*DATA BLOCK*
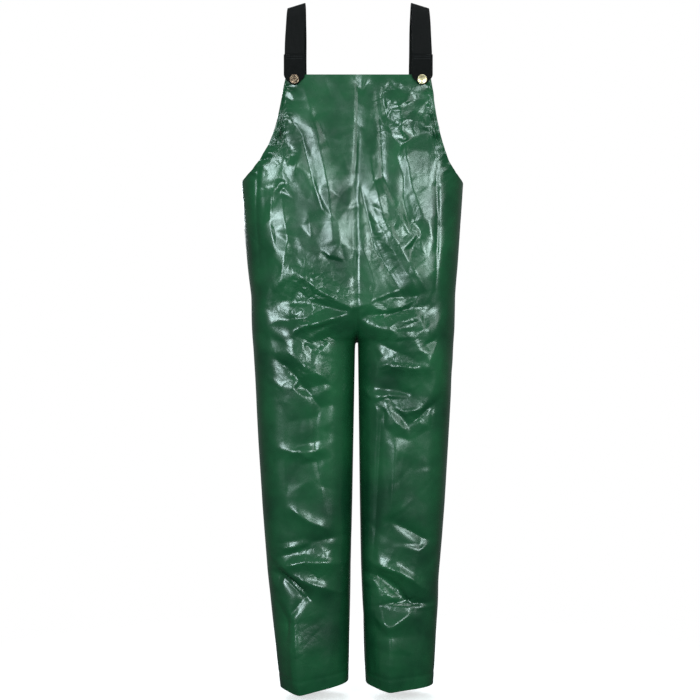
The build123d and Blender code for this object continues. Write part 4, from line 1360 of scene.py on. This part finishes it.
# Hard-drawn phosphor bronze wire, plated: bright, with fine scratches along it from the die.
plated_wire, tree = new_material("plated_spring_wire")
where = add_node(tree, "ShaderNodeTexCoord").outputs["Object"]
scratch = add_node(tree, "ShaderNodeTexNoise", {"Scale": 1 / 0.0006, "Detail": 3.0}, {"Vector": where})
worn = add_node(
    tree, "ShaderNodeMapRange", {"To Min": 0.2, "To Max": 0.45}, {"Value": scratch.outputs["Fac"]}
)
wire = add_node(
    tree,
    "ShaderNodeBsdfPrincipled",
    {"Metallic": 1.0, "Base Color": srgb("#B9B9B4")},
    {"Roughness": worn.outputs[0]},
)
add_node(tree, "ShaderNodeOutputMaterial", {}, {"Surface": wire.outputs[0]})


def refinish(node, material):
    """Give a CAD node's object a finished material in every slot."""
    part = bpy.data.objects[node]
    if not part.material_slots:
        part.data.materials.append(material)
    for slot in part.material_slots:
        slot.material = material


for side_name in ("left", "right"):
    for part in ("stud", "stud_post", "snap_socket"):
        refinish(f"{side_name}_{part}", drawn_brass)
    refinish(f"{side_name}_socket_spring", plated_wire)

# %% Raise the caps
cap_low, cap_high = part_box("left_snap_cap")
cap_radius = (cap_high[0] - cap_low[0]) / 2
cap_back = tab_low[1]
# Each step from the tab's face outwards: (radius as a share of the cap's, distance out in metres).
domed = [(1.00, 0.0005), (1.03, 0.0010), (1.00, 0.0016), (0.92, 0.0018), (0.84, 0.0016), (0.76, 0.0018),
         (0.60, 0.0022), (0.35, 0.0026), (0.12, 0.0027)]
ringed = [(1.00, 0.0005), (1.03, 0.0010), (1.00, 0.0018), (0.88, 0.0022), (0.70, 0.0021), (0.60, 0.0012),
          (0.50, 0.0009), (0.34, 0.0009), (0.28, 0.0014), (0.12, 0.0016)]


def raised_cap(side_name, side, steps, finish):
    """A cap pressed from a disc: each step extrudes the front face outwards and scales it."""
    bpy.ops.object.select_all(action="DESELECT")
    bpy.ops.mesh.primitive_circle_add(
        vertices=40,
        radius=cap_radius * 0.97,
        fill_type="NGON",
        location=(side * brace_x, cap_back, stud_z),
        rotation=(math.pi / 2, 0, 0),
    )
    cap = bpy.context.object
    cap.name = cap.data.name = f"{side_name}_cap_dome"
    bpy.ops.object.transform_apply(location=True, rotation=True, scale=True)
    bpy.ops.object.mode_set(mode="EDIT")
    bpy.ops.mesh.select_all(action="SELECT")
    radius, out = 0.97, 0.0
    for next_radius, next_out in steps:
        bpy.ops.mesh.extrude_region_move(TRANSFORM_OT_translate={"value": (0, out - next_out, 0)})
        bpy.ops.transform.resize(
            value=(next_radius / radius, 1, next_radius / radius),
            center_override=(side * brace_x, cap_back - next_out, stud_z),
        )
        radius, out = next_radius, next_out
    bpy.ops.mesh.select_all(action="SELECT")
    bpy.ops.mesh.normals_make_consistent(inside=False)
    bpy.ops.object.mode_set(mode="OBJECT")
    smooth = cap.modifiers.new("smooth", "SUBSURF")
    smooth.levels = smooth.render_levels = 1
    bpy.ops.object.modifier_apply(modifier=smooth.name)
    bpy.ops.object.shade_smooth()
    cap.data.materials.append(finish)
    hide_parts(f"{side_name}_snap_cap")
    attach(cap, f"{side_name}_brace_end")
    return cap


for side_name, side, steps, finish in (("left", 1, domed, drawn_brass), ("right", -1, ringed, dark_brown_brass)):
    cap = raised_cap(side_name, side, steps, finish)
    print(cap.name, len(cap.data.polygons), "faces")

# %% [markdown]
# ## The two boxes
# Both boxes, the CAD model's and the visual model's, are printed side by side.

# %% Write the boxes and finish
boxes = {"cad": cad_box, "visual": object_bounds()}
for name, box in boxes.items():
    print(name, [[round(v, 4) for v in corner] for corner in box])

*PROBLEM*
Copy every line of the listing that contains the word "from".

*EXERCISE RESULT*
The build123d and Blender code for this object continues. Write part 4, from line 1360 of scene.py on. This part finishes it.
# Hard-drawn phosphor bronze wire, plated: bright, with fine scratches along it from the die.
# Each step from the tab's face outwards: (radius as a share of the cap's, distance out in metres).
    """A cap pressed from a disc: each step extrudes the front face outwards and scales it."""